Sarah Parker was Thomas and Sarah Parker’s first child: she was born on 28th May 1823, though not baptised until two years later, when the family was living in Park Street. Searching for the record of a marriage between Thomas Parker and Sarah in the immediately preceding years, I came across a familiar record, which made everything fall into place.

In an earlier post, I mentioned the wedding of Sarah Holdsworth (born 1806), daughter of John Holdsworth and Eliza Jane Webb, to a Thomas Parker, at St. George in the East in October 1821. In that post I reproduced the information that I found on other trees at Ancestry, identifying the couple with the Thomas and Sarah Parker who lived in the City of London, where he was a butcher, though I wasn’t completely happy with this theory.

Now I realise that Thomas Parker the butcher was a bit of a red herring, so to speak. The Thomas Parker who married Sarah Holdsworth in 1821 was in fact the Bethnal Green silk weaver, and it was their son Thomas who would marry Eliza Roe. Now everything fell into place. Sarah Holdsworth was, of course, the sister of Kezia Holdsworth, which would explain why the latter was a witness at the wedding of the younger Sarah Parker – her niece. The birth dates and locations all match perfectly.

This means that Sarah, like Keziah, was the cousin of Eliza (Holdsworth) Roe, mother of Eliza Roe. In other words, when the younger Eliza Roe married Thomas Parker in 1853, she was doing exactly what her brother Daniel had done five years earlier when he married John and Kezia’s daughter Mary Ann Blanch. She was marrying the child of her mother’s cousin: or her own second cousin.

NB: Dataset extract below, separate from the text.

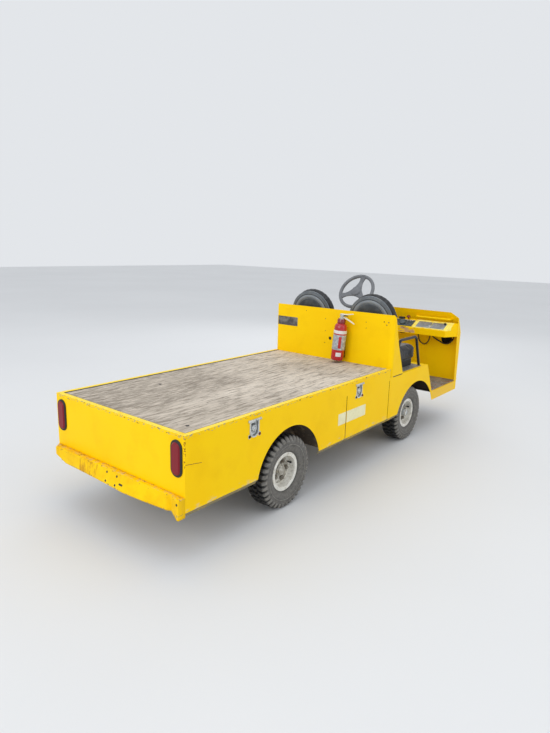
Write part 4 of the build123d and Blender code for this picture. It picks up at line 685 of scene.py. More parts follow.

The Holdsworth link also explains why Thomas and Sarah Parker were witnesses at the second marriage of Eliza (Holdsworth) Roe, to John Sharp, at St. George in the East, in 1846. Sarah was witnessing the marriage of her cousin.

I’ve been unable to find any definite records for Thomas and Sarah Parker after their son Thomas’ wedding in 1852, by which time Thomas senior had switched trades and was working as a licensed victualler. However, there is a record of a Thomas Parker, born in about 1801, dying in 1876 in Shoreditch.

There’s one outstanding mystery, which may hint at an even older association between the Holdsworths and the Parkers. When Eliza Holdsworth was born in 1801, there were two witnesses (according to the register at Dr. Williams’ Library): the midwife, and Sarah Parker. This can’t be Eliza’s cousin Sarah Holdsworth, who was not even born at the time. According to some other family trees, another Sarah Holdsworth, born in 1767, Eliza’s aunt (her father William’s sister), married a William Parker. I wonder if there is any connection with the silk-weaving Parkers of Bethnal Green?

Update

My distant relative in Australia, Julie Campbell – a descendant of Richard John Roe – informs me that Thomas and Sarah Parker were also witnesses at Richard’s marriage to Fanny Debney, which took place at St. George’s church, Hanover Square, in 1850.